STATED GOAL:
Transcribe, exactly as they appear, the line that contains "function wheelset(place, y)", the line that contains "if empty is", and every line in between, and nothing else.
[Begin INPUT RECORDS]
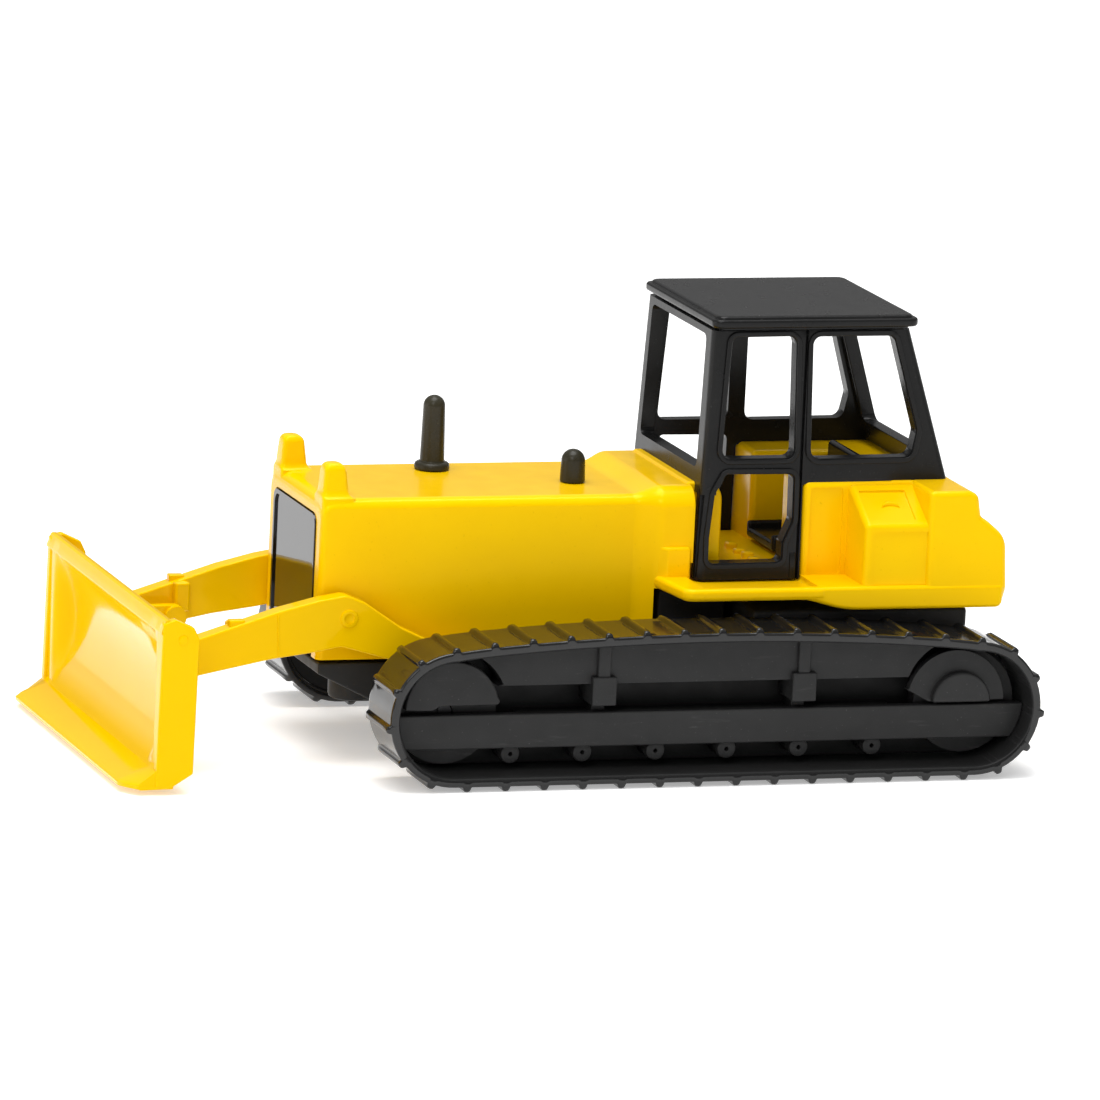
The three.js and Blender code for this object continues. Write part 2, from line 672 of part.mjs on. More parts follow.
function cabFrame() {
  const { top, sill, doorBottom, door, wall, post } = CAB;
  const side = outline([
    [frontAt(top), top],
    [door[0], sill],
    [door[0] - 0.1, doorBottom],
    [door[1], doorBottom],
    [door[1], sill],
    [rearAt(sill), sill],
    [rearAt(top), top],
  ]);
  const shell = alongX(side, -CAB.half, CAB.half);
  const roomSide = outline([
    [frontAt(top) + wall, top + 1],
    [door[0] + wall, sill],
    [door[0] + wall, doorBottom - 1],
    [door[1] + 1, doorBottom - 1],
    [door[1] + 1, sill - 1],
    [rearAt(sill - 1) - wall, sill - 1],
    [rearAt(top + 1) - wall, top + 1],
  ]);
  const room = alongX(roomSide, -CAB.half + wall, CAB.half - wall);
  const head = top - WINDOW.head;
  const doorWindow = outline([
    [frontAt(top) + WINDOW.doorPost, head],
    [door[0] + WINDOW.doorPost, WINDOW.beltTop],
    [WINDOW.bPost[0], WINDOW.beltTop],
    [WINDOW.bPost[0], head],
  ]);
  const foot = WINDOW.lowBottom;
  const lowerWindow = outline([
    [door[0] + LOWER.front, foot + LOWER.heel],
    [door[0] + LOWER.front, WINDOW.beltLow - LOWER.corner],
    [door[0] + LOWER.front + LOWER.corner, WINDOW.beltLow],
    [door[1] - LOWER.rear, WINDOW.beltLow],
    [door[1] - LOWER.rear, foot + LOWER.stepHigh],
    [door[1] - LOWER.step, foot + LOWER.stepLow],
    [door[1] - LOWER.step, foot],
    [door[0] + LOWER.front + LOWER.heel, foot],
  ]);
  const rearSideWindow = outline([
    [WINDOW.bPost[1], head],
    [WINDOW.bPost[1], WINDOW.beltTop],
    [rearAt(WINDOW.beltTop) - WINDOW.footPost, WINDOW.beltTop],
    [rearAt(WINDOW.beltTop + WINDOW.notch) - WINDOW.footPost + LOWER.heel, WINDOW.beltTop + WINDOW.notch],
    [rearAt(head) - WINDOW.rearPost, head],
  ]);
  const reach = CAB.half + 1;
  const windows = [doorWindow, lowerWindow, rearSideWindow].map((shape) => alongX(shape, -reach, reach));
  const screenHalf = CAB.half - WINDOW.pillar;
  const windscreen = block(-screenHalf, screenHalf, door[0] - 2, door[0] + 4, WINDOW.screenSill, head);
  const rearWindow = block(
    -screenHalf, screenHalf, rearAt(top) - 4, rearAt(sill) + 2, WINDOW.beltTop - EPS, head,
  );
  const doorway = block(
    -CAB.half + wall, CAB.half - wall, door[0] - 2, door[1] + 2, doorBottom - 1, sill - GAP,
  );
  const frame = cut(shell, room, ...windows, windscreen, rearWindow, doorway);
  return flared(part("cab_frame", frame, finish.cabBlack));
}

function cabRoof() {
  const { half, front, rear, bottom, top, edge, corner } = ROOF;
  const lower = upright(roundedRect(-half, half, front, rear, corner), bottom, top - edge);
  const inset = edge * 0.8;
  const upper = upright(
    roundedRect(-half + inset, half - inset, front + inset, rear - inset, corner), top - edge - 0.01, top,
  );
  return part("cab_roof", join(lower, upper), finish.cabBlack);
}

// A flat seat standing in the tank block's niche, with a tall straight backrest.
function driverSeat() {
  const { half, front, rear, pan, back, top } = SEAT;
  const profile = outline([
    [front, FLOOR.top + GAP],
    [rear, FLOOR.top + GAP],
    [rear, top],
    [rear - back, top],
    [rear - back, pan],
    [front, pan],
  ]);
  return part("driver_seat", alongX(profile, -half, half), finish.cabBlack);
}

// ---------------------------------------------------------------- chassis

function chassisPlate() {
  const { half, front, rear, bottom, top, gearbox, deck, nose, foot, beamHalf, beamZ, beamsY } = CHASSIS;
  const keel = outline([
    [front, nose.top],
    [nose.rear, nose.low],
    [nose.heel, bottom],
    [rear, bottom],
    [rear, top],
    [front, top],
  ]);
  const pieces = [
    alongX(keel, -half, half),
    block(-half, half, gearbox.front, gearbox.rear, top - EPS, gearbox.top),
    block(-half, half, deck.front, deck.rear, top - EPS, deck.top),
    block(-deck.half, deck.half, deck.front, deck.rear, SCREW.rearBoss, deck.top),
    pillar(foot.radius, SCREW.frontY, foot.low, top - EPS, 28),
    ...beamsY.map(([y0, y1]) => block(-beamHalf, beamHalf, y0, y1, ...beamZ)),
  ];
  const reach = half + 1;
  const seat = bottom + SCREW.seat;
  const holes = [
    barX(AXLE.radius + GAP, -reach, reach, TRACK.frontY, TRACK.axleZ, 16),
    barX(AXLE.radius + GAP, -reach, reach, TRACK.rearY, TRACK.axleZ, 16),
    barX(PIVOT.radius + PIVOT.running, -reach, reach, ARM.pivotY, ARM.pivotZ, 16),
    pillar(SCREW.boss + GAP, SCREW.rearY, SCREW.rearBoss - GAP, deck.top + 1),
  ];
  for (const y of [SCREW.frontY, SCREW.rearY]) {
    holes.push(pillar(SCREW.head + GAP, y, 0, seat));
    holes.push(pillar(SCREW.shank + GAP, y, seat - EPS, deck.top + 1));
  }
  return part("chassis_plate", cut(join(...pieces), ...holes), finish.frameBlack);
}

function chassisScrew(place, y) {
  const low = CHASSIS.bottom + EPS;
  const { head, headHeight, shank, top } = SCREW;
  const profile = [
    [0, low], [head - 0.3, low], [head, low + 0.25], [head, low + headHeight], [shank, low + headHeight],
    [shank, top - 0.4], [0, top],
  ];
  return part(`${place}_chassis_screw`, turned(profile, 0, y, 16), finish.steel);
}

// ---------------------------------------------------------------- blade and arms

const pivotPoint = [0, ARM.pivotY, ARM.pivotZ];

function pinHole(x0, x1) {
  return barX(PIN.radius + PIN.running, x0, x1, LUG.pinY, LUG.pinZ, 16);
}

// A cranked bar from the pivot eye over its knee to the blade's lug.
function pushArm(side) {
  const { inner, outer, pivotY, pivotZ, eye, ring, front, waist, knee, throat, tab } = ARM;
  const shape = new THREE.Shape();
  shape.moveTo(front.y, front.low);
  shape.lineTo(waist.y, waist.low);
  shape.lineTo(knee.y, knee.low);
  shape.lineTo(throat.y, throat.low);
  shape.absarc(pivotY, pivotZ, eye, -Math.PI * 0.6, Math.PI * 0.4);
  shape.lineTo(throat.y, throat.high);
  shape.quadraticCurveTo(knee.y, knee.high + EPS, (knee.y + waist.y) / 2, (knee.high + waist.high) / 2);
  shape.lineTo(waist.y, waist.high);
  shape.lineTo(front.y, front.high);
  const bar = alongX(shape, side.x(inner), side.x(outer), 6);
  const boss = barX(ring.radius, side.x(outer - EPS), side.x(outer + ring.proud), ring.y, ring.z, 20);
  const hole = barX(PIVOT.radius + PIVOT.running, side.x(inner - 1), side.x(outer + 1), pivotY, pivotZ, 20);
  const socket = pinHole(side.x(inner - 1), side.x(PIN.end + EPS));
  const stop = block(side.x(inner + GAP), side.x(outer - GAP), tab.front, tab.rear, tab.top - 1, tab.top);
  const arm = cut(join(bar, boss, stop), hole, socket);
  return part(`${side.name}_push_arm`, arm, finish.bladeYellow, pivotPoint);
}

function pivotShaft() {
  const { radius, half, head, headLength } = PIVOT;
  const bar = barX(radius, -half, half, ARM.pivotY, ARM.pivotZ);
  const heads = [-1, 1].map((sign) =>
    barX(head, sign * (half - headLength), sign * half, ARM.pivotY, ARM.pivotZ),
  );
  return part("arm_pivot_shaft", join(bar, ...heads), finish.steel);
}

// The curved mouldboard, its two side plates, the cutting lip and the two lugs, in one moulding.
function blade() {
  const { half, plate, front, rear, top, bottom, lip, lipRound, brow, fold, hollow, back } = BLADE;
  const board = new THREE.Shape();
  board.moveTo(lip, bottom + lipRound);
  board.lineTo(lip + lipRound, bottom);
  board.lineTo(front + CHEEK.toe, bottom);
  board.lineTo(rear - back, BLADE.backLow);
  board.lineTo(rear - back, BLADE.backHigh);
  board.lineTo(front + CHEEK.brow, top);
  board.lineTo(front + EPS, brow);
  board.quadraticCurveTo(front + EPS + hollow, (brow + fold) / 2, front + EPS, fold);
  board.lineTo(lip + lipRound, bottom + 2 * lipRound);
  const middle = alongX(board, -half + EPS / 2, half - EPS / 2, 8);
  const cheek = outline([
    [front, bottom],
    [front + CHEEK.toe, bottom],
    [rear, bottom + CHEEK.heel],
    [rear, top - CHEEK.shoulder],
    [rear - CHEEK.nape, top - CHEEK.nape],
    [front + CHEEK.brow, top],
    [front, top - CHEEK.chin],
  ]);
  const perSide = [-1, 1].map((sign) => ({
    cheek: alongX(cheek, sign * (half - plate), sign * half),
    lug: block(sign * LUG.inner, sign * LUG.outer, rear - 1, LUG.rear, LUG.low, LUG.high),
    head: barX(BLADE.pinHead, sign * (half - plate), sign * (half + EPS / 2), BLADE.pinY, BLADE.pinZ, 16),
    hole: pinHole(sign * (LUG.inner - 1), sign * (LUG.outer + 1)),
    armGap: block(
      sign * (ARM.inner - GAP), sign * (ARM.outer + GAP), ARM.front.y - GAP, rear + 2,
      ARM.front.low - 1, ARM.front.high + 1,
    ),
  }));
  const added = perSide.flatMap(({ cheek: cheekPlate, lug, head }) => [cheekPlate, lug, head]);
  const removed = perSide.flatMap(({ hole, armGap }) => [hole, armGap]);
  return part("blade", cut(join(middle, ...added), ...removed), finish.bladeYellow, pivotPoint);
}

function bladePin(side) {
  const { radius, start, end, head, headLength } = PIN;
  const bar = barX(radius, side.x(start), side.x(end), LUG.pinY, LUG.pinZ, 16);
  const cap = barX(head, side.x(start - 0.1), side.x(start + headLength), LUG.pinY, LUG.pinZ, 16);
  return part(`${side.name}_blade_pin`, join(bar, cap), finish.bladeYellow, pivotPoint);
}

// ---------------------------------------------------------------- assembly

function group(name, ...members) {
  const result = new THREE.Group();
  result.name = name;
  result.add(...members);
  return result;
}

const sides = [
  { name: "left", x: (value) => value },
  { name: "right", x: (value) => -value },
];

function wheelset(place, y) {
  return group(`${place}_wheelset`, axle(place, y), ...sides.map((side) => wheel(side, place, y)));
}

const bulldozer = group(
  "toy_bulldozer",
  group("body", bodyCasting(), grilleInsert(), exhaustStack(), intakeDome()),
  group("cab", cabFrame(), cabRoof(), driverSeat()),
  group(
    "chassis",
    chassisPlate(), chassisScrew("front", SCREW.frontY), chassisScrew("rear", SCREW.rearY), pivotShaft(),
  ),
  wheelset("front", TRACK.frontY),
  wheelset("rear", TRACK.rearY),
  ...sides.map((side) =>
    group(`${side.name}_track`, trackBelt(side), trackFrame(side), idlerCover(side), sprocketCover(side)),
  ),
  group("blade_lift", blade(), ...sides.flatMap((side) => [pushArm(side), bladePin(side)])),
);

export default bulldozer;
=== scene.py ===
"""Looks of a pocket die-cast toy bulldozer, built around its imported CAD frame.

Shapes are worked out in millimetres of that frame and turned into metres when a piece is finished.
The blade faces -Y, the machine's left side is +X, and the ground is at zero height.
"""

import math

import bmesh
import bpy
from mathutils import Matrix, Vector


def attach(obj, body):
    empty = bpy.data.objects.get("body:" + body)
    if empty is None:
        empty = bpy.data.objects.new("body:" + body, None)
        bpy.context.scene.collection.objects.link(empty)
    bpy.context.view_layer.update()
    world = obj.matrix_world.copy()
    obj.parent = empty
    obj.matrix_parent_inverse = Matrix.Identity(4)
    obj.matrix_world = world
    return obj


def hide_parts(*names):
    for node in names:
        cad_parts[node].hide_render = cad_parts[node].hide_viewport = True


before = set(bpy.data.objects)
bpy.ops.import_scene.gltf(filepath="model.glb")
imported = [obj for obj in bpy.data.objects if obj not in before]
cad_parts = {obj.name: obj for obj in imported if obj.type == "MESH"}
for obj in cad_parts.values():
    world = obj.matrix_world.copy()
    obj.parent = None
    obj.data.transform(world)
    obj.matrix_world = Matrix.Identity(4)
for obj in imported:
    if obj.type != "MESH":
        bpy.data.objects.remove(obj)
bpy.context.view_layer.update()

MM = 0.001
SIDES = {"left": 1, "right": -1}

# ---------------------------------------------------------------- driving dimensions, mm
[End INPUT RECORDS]
[Begin INPUT RECORDS]
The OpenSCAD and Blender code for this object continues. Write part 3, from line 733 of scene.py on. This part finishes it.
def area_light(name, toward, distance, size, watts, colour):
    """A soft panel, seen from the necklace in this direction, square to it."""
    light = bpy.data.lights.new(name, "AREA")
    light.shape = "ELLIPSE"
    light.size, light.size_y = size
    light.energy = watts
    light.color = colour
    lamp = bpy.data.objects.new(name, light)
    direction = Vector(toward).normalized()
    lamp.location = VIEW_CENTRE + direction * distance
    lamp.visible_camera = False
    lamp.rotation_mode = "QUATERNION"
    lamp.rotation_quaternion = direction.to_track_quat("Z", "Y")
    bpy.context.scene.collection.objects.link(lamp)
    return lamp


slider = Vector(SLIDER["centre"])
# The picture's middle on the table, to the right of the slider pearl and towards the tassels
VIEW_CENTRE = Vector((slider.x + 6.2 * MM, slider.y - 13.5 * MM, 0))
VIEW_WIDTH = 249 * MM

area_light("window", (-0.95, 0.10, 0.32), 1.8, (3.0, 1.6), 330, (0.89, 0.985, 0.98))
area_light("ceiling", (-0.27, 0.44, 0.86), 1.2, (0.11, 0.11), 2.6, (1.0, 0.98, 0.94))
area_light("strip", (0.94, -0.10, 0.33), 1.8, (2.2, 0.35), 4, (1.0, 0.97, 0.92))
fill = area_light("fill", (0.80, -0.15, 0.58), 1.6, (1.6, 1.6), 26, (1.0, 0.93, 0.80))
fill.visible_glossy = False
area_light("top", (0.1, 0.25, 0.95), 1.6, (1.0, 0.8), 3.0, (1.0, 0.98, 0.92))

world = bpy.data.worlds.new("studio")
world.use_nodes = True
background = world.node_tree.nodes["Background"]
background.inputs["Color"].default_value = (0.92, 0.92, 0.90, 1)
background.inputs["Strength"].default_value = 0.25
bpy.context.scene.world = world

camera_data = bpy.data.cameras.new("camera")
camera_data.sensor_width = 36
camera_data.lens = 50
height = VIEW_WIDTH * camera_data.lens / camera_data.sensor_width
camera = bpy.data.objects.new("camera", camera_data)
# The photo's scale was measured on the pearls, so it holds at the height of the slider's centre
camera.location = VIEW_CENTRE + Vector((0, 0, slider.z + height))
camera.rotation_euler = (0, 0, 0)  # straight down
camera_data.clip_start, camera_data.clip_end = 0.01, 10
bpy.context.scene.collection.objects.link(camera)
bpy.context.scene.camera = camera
[End INPUT RECORDS]
[Begin INPUT RECORDS]
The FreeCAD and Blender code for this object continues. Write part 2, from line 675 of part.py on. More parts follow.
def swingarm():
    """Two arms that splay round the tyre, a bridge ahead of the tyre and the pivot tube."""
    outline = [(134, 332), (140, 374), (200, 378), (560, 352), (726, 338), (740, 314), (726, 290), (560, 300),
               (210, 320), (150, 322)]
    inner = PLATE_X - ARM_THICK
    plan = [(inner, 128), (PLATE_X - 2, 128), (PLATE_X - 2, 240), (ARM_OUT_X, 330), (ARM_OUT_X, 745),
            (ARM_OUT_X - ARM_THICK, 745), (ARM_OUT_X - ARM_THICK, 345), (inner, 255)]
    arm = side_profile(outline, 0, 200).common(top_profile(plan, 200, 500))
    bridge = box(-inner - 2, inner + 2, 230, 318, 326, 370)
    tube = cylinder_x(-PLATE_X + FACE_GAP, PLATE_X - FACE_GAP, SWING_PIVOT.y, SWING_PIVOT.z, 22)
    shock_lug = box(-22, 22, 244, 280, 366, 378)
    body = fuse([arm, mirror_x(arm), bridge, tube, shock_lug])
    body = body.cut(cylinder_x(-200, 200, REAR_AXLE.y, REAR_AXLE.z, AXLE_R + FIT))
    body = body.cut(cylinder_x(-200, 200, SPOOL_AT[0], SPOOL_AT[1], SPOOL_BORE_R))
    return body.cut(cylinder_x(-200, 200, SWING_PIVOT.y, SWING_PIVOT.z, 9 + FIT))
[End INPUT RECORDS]
SOLVED PROBLEM:
function wheelset(place, y) {
  return group(`${place}_wheelset`, axle(place, y), ...sides.map((side) => wheel(side, place, y)));
}

const bulldozer = group(
  "toy_bulldozer",
  group("body", bodyCasting(), grilleInsert(), exhaustStack(), intakeDome()),
  group("cab", cabFrame(), cabRoof(), driverSeat()),
  group(
    "chassis",
    chassisPlate(), chassisScrew("front", SCREW.frontY), chassisScrew("rear", SCREW.rearY), pivotShaft(),
  ),
  wheelset("front", TRACK.frontY),
  wheelset("rear", TRACK.rearY),
  ...sides.map((side) =>
    group(`${side.name}_track`, trackBelt(side), trackFrame(side), idlerCover(side), sprocketCover(side)),
  ),
  group("blade_lift", blade(), ...sides.flatMap((side) => [pushArm(side), bladePin(side)])),
);

export default bulldozer;
=== scene.py ===
"""Looks of a pocket die-cast toy bulldozer, built around its imported CAD frame.

Shapes are worked out in millimetres of that frame and turned into metres when a piece is finished.
The blade faces -Y, the machine's left side is +X, and the ground is at zero height.
"""

import math

import bmesh
import bpy
from mathutils import Matrix, Vector


def attach(obj, body):
    empty = bpy.data.objects.get("body:" + body)
    if empty is None:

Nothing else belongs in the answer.